Begin at the first line and end at the line containing "return np.array(rows[0][::-1] +". Extract exactly those lines.

§

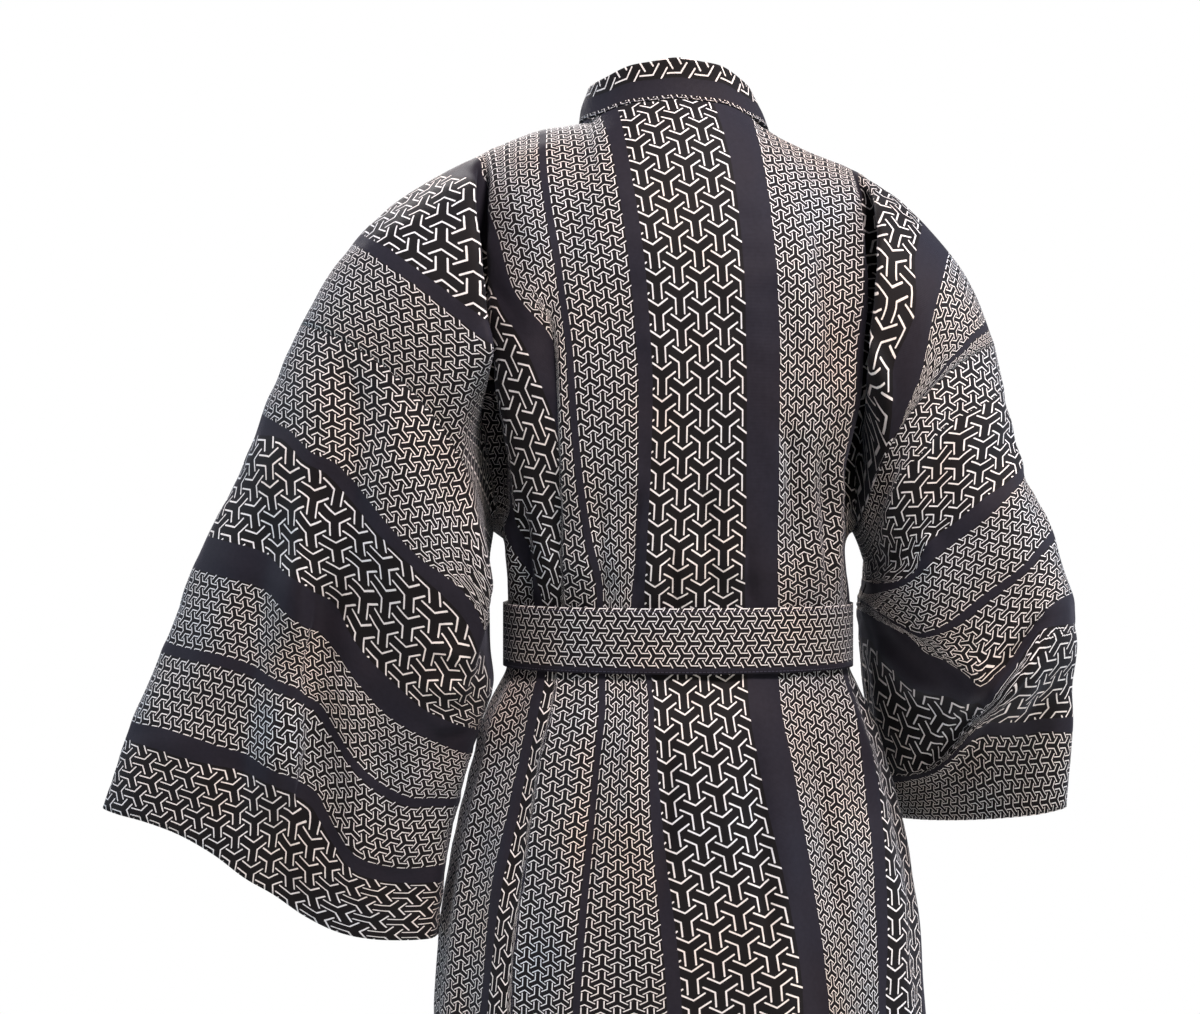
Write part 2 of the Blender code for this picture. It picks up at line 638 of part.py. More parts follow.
def make_collar(back, fronts):
    """The band sewn to the neckline and down both front edges: it stands at the neck and lies flat below."""
    rows = []
    for side in (RIGHT, LEFT):
        stretch = []
        for index, drop in enumerate(ALL_ROWS):
            seam = fronts[side][index, 0]
            edge = FRONT_EDGE.at(drop, "left" if side == LEFT else "right")
            lying = smooth_step((drop - 0.01) / 0.15)
            width = COLLAR_STAND + (COLLAR_WIDTH - COLLAR_STAND) * lying
            flat_out = edge - width
            flat = torso_point(side, "front", flat_out, drop, lap_lift(side, flat_out, drop))
            standing = seam + np.array((-side * COLLAR_LEAN[side], -0.004, width * 0.84))
            free = standing + (flat - standing) * lying
            middle = (seam + free) / 2
            bulge = np.array((side * 0.0015 * (1 - lying), -0.0025 * math.sin(HALF_TURN * lying), 0.0))
            flat_middle = torso_point(side, "front", edge - width / 2, drop, lap_lift(side, edge - width / 2, drop))
            middle = middle + bulge + (flat_middle - middle) * lying
            stretch.append((seam, middle, free))
        rows.append(stretch)
    centre = back.shape[1] // 2
    neck = []
    for c in range(centre - NECK_CELLS + 1, centre + NECK_CELLS):
        seam = back[0, c]
        out = abs(seam[0]) / NECK_HALF_WIDTH
        lean = COLLAR_LEAN[LEFT if seam[0] > 0 else RIGHT] * out * out
        free = seam + np.array((-lean * math.copysign(1, seam[0]), -0.002, COLLAR_STAND * (1.02 - 0.14 * out)))
        outward = np.array((seam[0], 0.05, 0.0))
        middle = (seam + free) / 2 - outward / np.linalg.norm(outward) * 0.0015
        neck.append((seam, middle, free))
    return np.array(rows[0][::-1] + neck + rows[1])


def make_belt():
    """The belt's stretch round the waist, over all that laps at the front."""
    rows = []
    for drop in BELT_DROPS:
        ring = []
        for step in range(BELT_CELLS):
            angle = 360 * step / BELT_CELLS
            over = smooth_step((abs((angle + 180) % 360 - 180) - 95) / 30)
            lift = BELT_LIFT_BACK + (BELT_LIFT_FRONT - BELT_LIFT_BACK) * over
            ring.append(body_point(angle, drop, lift))
        rows.append(ring)
    return np.array(rows)


def make_belt_end(side):
    """One hanging end of the belt, from under the knot down over the lapped fronts."""
    rows = []
    for step in range(BELT_END_CELLS + 1):
        share = step / BELT_END_CELLS
        drop, out, width, lift = BELT_END[side].at(share, "drop", "out", "width", "lift")
        bow = 0.0015 * math.sin(share * 7)
        row = [torso_point(LEFT, "front", out + width * off, drop, lift + bow) for off in (-0.5, -0.17, 0.17, 0.5)]
        rows.append(row)
    return np.array(rows)


def make_knot():
    """The flat knot: a soft lump of folded belt at the middle of the front, grooved where it wraps."""
    bm = bmesh.new()
    bmesh.ops.create_cube(bm, size=2.0)
    bmesh.ops.subdivide_edges(bm, edges=bm.edges, cuts=7, use_grid_fill=True)
    for vert in bm.verts:
        a, b, c = vert.co
        size = (abs(a) ** KNOT_SQUARE + abs(b) ** KNOT_SQUARE + abs(c) ** KNOT_SQUARE) ** (1 / KNOT_SQUARE)
        a, b, c = a / size, b / size, c / size
        if b < 0:
            b *= 1 - KNOT_GROOVE * math.exp(-(((a * 0.5 + c * 0.87) - 0.1) / 0.2) ** 2)
        x = a * KNOT_SIZE[0] / 2 * (1 - 0.16 * c * c)
        y = b * KNOT_SIZE[1] / 2
        z = c * KNOT_SIZE[2] / 2 * (1 - 0.14 * a * a)
        vert.co = (KNOT_PLACE[0] + x, KNOT_PLACE[1] + y, KNOT_PLACE[2] + z)
    add_piece("belt_knot", bm)


def make_cloth_pieces():
    """The sewn pieces: edges that meet at a seam share their normals and stop just short of it."""
    back, fronts, sleeves = make_body_and_sleeves()
    collar = make_collar(back, fronts)
    sheets = {
        "back": (back, -normals_of(back)),
        "front_left": (fronts[LEFT], normals_of(fronts[LEFT])),
        "front_right": (fronts[RIGHT], -normals_of(fronts[RIGHT])),
        "sleeve_left": (sleeves[LEFT], normals_of(sleeves[LEFT], True)),
        "sleeve_right": (sleeves[RIGHT], -normals_of(sleeves[RIGHT], True)),
        "collar": (collar, -normals_of(collar)),
    }
    share_seam_normals(sheets.values())
    draw_back(back[:, 0], back[:, 1].copy())
    draw_back(back[:, -1], back[:, -2].copy())
    draw_back(back[0], back[1].copy())
    draw_back(collar[:, 0], collar[:, 1].copy(), SEAM_GAP)
    for side in (LEFT, RIGHT):
        front, sleeve = fronts[side], sleeves[side]
        draw_back(front[:, 0], front[:, 1].copy())
        draw_back(front[:, -1], front[:, -2].copy())
        draw_back(front[0], front[1].copy())
        draw_back(sleeve[0], sleeve[1].copy(), SEAM_GAP * 1.6)
    for name, (grid, normals) in sheets.items():
        thickness = BAND if name == "collar" else CLOTH
        cloth_wall(name, grid, normals, thickness, name.startswith("sleeve"))


def make_belt_pieces():
    """The belt round the waist with its two hanging ends and its knot."""
    belt = make_belt()
    cloth_wall("belt", belt, normals_of(belt, True), BAND, True)
    for side, name in ((LEFT, "belt_end_left"), (RIGHT, "belt_end_right")):
        end = make_belt_end(side)
        cloth_wall(name, end, normals_of(end), BAND)
    make_knot()


clear_scene()
coat = bpy.data.collections.new("happi_coat")
bpy.context.scene.collection.children.link(coat)
make_cloth_pieces()
make_belt_pieces()
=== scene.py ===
"""A belted happi coat of cotton, printed with stripes of interlocking three-armed figures."""

import math

import bpy
import numpy as np
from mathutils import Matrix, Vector


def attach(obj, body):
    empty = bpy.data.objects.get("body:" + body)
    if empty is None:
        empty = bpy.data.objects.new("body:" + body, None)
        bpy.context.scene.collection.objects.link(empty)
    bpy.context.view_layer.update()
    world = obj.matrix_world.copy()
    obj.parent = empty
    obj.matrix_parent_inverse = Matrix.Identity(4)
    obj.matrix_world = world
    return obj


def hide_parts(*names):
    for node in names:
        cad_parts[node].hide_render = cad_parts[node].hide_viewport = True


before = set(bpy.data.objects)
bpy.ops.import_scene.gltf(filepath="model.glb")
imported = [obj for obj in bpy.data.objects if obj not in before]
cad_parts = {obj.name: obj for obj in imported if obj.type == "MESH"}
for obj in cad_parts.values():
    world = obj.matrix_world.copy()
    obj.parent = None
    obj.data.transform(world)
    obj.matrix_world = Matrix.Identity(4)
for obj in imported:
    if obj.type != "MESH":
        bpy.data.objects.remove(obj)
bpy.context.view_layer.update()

# The back is one width of printed cotton from the shoulders to the hem. It is laid through the same rings of
# the coat as its solid, between the two sleeve seams and the side seams, with a deep fold where each arm
# hangs beside the body, a knife pleat left of the middle and soft gathers at the belt.
LEFT, RIGHT = 1, -1
SIDE_NAME = {LEFT: "left", RIGHT: "right"}
HALF_TURN = math.pi
CLOTH = 0.0010
NECK_HALF_WIDTH = 0.0775
NECK_SCOOP = 0.070
NECK_RISE = 0.042
ARMHOLE = 0.38
SLEEVE_LENGTH = 0.44
COAT_DROP = 0.965
RISE_FADES = 0.45
SCOOP_FADES = 0.28
NECK_SHARE = 0.52
FRONT_FOLD_SHARE = 0.55
NECK_CELLS = 4
SHOULDER_CELLS = 6
ARM_CELLS = 10
BOTTOM_CELLS = (2, 3)
RIDGE_CELL = 5
UNDERARM_Y = -0.015
ARMHOLE_ROWS = (0.0, 0.018, 0.042, 0.072, 0.105, 0.14, 0.175, 0.21, 0.245, 0.28, 0.305, 0.33, 0.355, ARMHOLE)
SKIRT_ROWS = (
    0.400, 0.420, 0.434, 0.447, 0.475, 0.503, 0.518, 0.54, 0.575, 0.62, 0.68, 0.75, 0.82, 0.89, COAT_DROP,
)
ALL_ROWS = ARMHOLE_ROWS + SKIRT_ROWS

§

_Task output_:
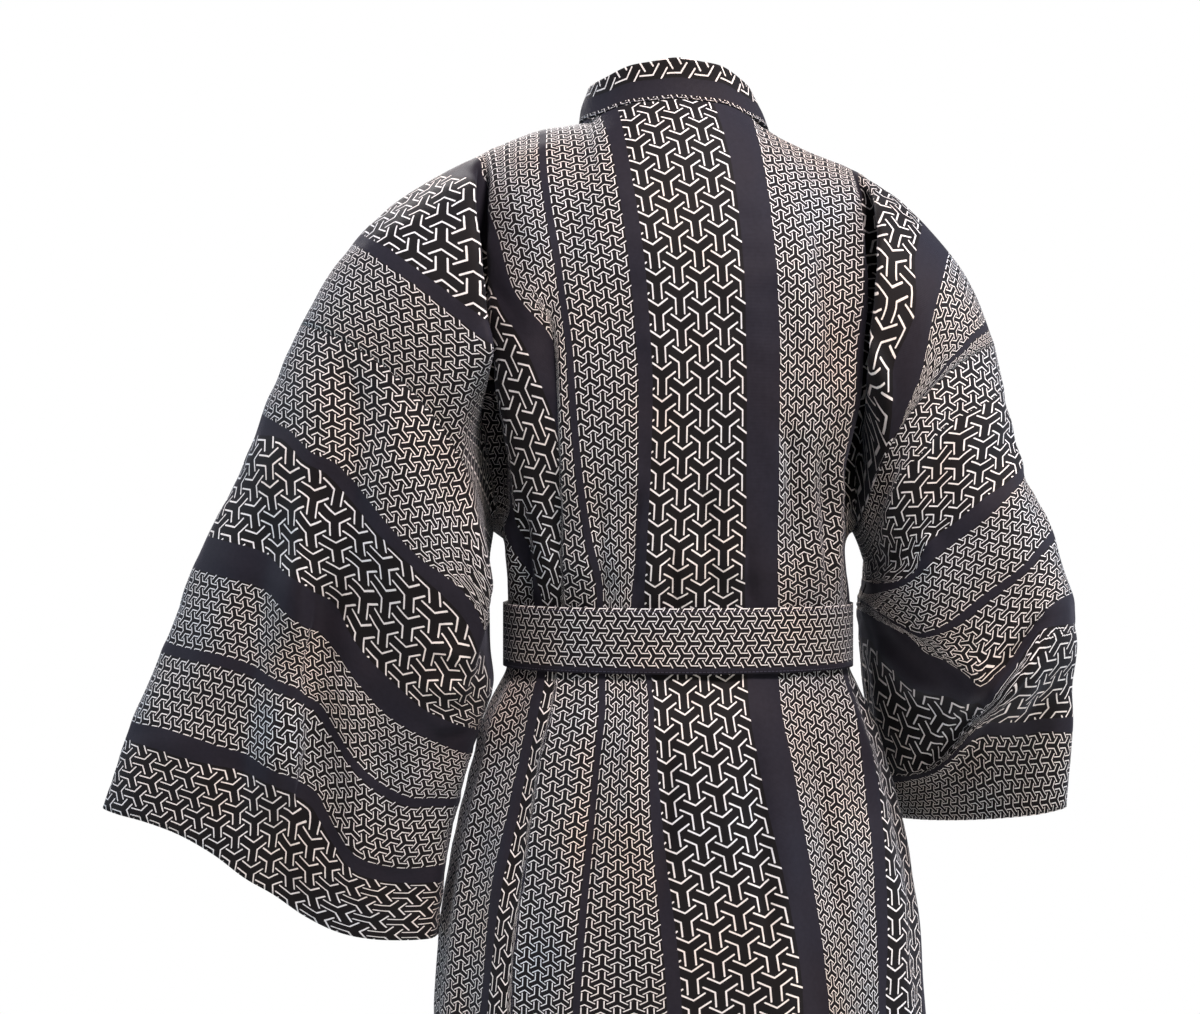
Write part 2 of the Blender code for this picture. It picks up at line 638 of part.py. More parts follow.
def make_collar(back, fronts):
    """The band sewn to the neckline and down both front edges: it stands at the neck and lies flat below."""
    rows = []
    for side in (RIGHT, LEFT):
        stretch = []
        for index, drop in enumerate(ALL_ROWS):
            seam = fronts[side][index, 0]
            edge = FRONT_EDGE.at(drop, "left" if side == LEFT else "right")
            lying = smooth_step((drop - 0.01) / 0.15)
            width = COLLAR_STAND + (COLLAR_WIDTH - COLLAR_STAND) * lying
            flat_out = edge - width
            flat = torso_point(side, "front", flat_out, drop, lap_lift(side, flat_out, drop))
            standing = seam + np.array((-side * COLLAR_LEAN[side], -0.004, width * 0.84))
            free = standing + (flat - standing) * lying
            middle = (seam + free) / 2
            bulge = np.array((side * 0.0015 * (1 - lying), -0.0025 * math.sin(HALF_TURN * lying), 0.0))
            flat_middle = torso_point(side, "front", edge - width / 2, drop, lap_lift(side, edge - width / 2, drop))
            middle = middle + bulge + (flat_middle - middle) * lying
            stretch.append((seam, middle, free))
        rows.append(stretch)
    centre = back.shape[1] // 2
    neck = []
    for c in range(centre - NECK_CELLS + 1, centre + NECK_CELLS):
        seam = back[0, c]
        out = abs(seam[0]) / NECK_HALF_WIDTH
        lean = COLLAR_LEAN[LEFT if seam[0] > 0 else RIGHT] * out * out
        free = seam + np.array((-lean * math.copysign(1, seam[0]), -0.002, COLLAR_STAND * (1.02 - 0.14 * out)))
        outward = np.array((seam[0], 0.05, 0.0))
        middle = (seam + free) / 2 - outward / np.linalg.norm(outward) * 0.0015
        neck.append((seam, middle, free))
    return np.array(rows[0][::-1] + neck + rows[1])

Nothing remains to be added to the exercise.